Now, at the Variety Showcase, we have all three groups in the same room at the same time. As a farmer I’m able to talk to the breeders about what characteristics I’m looking for, and to the chefs about what they’re looking for. They are also giving me ideas about new crops, new techniques, new marketing avenues, and I get to see, touch, smell and taste the products right there. I had a great time catching up with friends from the food world and getting inspired by new crops and incredible preparations of old crops that give me new ideas.

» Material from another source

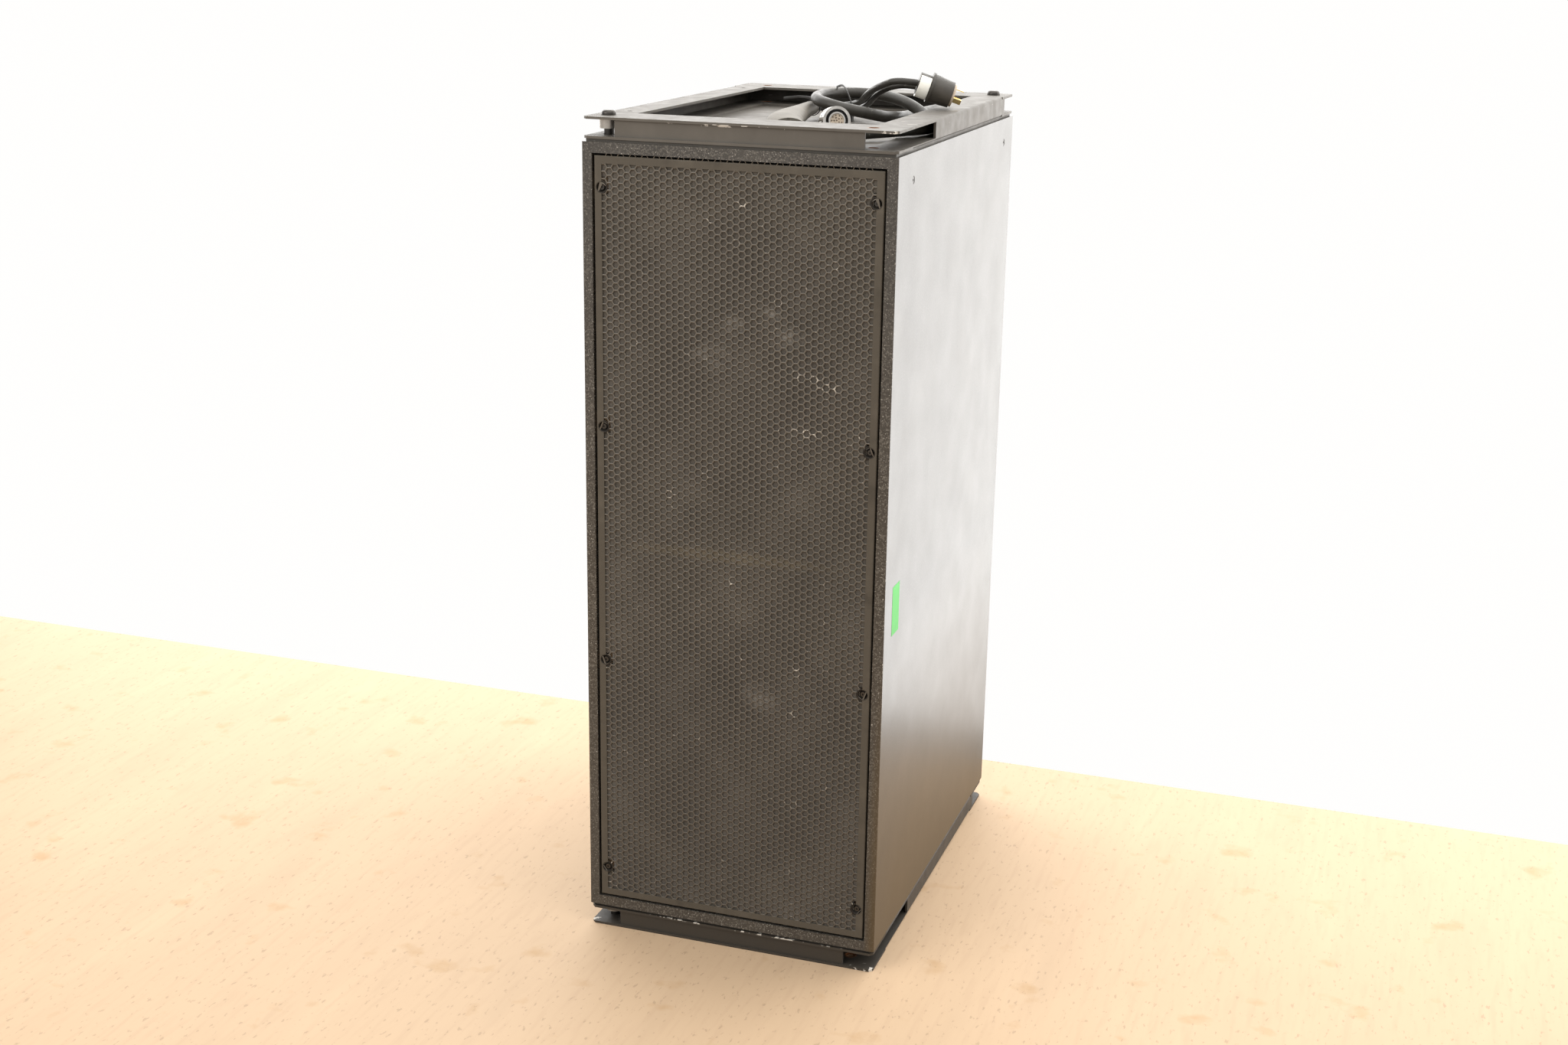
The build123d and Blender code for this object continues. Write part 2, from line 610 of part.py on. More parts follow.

I was tabling with Andrew Mace from Le Pigeon and Shaina Bronstein from Vitalis Organic Seeds. With Our Table Cooperative I’ve been growing fennel trials so we had 6 to sample at the table, and Andrew had made a take on chips and dip with the fennel that was delicious. I didn’t have a chance to make it around to all of the other tables; every time I’d go out to try to see what was out there I’d run into someone I wanted to talk to and then spend all of my time on just one or two items, but I did get to see most of it, and I talked to a lot of people about fennel and what I’ve noticed growing a dozen different varieties side by side this year. In the mix of crops being highlighted were carrot breeding lines, sweet corns, or perhaps more accurately vegetal corns which are sweet but also have amazing corn flavor and are for fresh harvest, really exciting work on American groundnut (Apios), winter squash, many different peppers and beans, winter melon, barley, wheat, shiso, parsley, and probably a hand full of others I either missed or didn’t get a chance to see.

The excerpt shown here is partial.